There are thousands of families like Jhumpa Lahiri's Gangulis in America, and many live somewhere in Middlesex County, New Jersey. This area is home to one of the biggest Indian populations outside South Asia 20,000 Indians according to the 1990 US census. In her new book, "Suburban Sahibs," Washington Post reporter Mitra Kalita traces the evolution of Middlesex County through the lives of three Indian families in pursuit of a good life in the suburbs in other words, the American dream.
Like Lahiri, Kalita is a South Asian who grew up in the United States. The two authors are more or less both ABCDs, or American Born Confused Desis (desi is slang for a South Asian who lives away from India), much like the children in their stories.

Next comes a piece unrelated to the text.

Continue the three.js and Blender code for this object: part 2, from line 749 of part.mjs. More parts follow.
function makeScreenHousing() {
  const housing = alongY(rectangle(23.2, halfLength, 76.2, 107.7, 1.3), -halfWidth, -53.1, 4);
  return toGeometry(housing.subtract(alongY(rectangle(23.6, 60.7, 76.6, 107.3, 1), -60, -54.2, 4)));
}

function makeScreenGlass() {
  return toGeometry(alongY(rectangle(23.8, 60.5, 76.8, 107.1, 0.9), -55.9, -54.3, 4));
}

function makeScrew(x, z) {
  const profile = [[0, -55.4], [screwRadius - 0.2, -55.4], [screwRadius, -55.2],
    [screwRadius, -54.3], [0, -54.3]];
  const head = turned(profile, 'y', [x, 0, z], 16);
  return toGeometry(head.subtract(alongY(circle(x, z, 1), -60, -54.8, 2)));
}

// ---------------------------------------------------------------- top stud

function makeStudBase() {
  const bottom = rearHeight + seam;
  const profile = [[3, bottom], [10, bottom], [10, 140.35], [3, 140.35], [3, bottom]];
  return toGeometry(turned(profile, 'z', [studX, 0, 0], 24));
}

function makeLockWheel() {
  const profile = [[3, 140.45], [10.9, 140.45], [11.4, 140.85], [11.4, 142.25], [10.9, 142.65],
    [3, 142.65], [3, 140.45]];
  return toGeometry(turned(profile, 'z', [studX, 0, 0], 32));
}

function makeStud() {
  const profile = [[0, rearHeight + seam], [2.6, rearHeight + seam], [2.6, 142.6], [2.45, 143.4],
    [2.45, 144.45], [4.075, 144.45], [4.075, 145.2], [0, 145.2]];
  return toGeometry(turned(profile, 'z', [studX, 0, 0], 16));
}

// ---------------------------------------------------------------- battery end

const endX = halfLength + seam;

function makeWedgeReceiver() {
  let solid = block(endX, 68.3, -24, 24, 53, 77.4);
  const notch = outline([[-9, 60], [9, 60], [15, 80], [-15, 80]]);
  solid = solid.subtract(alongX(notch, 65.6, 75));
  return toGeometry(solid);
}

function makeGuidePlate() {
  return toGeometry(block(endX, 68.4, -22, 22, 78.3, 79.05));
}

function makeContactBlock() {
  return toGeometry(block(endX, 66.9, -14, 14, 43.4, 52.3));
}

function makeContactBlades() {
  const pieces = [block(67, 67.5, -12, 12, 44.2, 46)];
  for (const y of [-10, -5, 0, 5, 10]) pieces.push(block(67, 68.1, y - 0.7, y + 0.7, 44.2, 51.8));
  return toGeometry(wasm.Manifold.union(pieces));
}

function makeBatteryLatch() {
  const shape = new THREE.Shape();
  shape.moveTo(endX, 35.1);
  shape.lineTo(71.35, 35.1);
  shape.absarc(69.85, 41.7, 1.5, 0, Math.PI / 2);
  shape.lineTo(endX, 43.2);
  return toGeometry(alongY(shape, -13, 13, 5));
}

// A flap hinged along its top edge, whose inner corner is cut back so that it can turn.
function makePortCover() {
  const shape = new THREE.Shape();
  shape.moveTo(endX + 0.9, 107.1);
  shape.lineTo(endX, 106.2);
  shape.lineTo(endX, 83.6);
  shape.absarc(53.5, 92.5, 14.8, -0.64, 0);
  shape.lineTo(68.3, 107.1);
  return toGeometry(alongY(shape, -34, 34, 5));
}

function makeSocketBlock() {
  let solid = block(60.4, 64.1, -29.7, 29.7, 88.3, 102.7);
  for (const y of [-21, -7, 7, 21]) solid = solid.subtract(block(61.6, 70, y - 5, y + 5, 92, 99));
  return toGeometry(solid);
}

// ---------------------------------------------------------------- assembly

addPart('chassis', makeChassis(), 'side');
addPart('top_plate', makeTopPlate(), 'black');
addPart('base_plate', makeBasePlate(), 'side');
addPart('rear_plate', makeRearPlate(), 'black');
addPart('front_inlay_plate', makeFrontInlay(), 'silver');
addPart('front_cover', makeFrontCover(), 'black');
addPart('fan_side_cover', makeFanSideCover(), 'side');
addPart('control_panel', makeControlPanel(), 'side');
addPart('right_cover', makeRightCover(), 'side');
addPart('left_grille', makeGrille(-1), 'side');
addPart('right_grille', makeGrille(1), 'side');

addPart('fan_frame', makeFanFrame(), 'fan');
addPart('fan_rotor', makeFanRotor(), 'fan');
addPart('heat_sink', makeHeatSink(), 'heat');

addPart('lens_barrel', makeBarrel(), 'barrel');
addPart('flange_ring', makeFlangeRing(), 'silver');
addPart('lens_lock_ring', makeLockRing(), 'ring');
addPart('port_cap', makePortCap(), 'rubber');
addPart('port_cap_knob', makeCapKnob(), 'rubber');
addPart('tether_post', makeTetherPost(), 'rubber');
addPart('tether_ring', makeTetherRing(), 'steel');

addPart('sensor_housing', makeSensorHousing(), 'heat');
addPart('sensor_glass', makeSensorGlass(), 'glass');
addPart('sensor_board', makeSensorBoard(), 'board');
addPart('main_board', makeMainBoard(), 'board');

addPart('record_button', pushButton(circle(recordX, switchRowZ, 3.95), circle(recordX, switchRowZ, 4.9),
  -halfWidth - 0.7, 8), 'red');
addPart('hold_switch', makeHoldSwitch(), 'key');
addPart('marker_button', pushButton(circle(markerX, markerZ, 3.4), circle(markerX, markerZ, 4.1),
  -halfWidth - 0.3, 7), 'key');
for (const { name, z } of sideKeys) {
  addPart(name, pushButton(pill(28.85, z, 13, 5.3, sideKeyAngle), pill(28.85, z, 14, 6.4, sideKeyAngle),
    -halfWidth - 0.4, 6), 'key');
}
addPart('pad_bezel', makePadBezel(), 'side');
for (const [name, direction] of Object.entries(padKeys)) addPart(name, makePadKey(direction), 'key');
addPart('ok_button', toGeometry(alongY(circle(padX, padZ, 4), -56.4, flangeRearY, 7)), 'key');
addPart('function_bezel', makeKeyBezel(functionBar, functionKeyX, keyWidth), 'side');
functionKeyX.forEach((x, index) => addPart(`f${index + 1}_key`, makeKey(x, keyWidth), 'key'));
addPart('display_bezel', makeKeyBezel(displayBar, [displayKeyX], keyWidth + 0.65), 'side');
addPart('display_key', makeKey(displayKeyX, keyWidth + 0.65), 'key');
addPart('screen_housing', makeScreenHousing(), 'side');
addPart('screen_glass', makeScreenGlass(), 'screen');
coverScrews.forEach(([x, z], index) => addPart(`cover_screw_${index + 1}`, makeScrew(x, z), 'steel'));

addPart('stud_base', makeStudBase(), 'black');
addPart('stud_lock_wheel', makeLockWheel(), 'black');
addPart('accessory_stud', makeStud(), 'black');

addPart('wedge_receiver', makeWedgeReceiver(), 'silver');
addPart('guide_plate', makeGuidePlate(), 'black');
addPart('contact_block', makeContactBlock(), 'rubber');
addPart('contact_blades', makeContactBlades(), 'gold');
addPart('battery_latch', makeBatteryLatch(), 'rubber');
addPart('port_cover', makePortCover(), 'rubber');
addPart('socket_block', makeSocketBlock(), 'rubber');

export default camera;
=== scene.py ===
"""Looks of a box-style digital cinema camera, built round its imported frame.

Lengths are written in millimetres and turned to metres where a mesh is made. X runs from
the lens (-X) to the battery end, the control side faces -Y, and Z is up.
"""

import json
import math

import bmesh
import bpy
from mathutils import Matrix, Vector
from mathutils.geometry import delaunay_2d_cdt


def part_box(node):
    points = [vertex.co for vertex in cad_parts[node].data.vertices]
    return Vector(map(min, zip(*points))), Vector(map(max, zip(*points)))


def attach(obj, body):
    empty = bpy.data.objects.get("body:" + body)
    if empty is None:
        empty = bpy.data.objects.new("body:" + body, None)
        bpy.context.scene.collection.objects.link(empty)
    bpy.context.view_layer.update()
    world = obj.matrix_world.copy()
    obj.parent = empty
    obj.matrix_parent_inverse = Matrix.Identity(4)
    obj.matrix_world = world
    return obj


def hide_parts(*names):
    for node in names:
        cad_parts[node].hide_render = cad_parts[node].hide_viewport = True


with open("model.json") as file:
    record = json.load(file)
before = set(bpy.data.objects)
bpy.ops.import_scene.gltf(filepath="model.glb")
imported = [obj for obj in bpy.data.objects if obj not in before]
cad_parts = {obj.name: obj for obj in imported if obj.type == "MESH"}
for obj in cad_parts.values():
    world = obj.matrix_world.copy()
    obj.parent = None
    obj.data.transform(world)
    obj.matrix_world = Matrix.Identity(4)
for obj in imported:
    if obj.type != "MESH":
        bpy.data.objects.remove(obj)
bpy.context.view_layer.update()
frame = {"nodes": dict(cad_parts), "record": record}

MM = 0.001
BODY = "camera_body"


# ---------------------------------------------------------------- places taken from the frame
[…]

The three families in Kalita's book represent the different waves of immigration that shape Middlesex county: The Kotharis were among the first large groups to emigrate from India in the 1970s as new laws opened up America's borders, while the Patels have been struggling to pay rent ever since they got to the United States in the '80s, and the Sarmas are the H1-B visa holders that were highly demanded during the technology boom of the 1990s but suffered in the recession that's followed.

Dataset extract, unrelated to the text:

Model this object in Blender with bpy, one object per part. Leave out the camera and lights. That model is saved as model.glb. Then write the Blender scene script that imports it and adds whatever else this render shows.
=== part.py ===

It's clear that Kalita became good friends with the families she interviewed. Her empathy comes across on every page, whether she's rejoicing for the Kotharis' rise to prominence in the community or worrying over Harish Patel losing his job. Her book is concerned with the lives of these immigrants how they made the decision to come to America, what troubles faced them here and what struggles and joys they experience each day. Of course, some families have a harder time than others, but all the immigrants yearn for more than they have. Kalita's chronicle ends in 2001 just after Sept. 11, yet the author has surprisingly little to say about the global event or the anti-immigrant government policies that ensued.
If "Suburban Sahibs" leaves you hungry for more at the last page, it's because the book doesn't attempt to address immigration's history, laws or politics. The slim volume sticks to its modest goal of telling the personal stories of the families, providing background information only when necessary. Kalita's book is an interesting addition to the growing library of books about South Asians in America, but it's perhaps best as an introduction for Americans who know little about the immigrant communities in their back yard a brief suburban version of Jacob Riis' "How the Other Half Lives." Readers desiring a deeper understanding of the South Asian experience in America should refer to the bibliography listed in the book's chapter notes, including Vijay Prashad's "The Karma of Brown Folk" and Little India, the largest circulating US magazine about South Asians.
Without a country to call one's own, how does one make a life? Both "The Namesake" and "Suburban Sahibs" prompt this question. The answer lies somewhere in between the gritty reality of Kalita's New Jersey and the poetic migration that Lahiri concocts: One must live the former but dream the latter.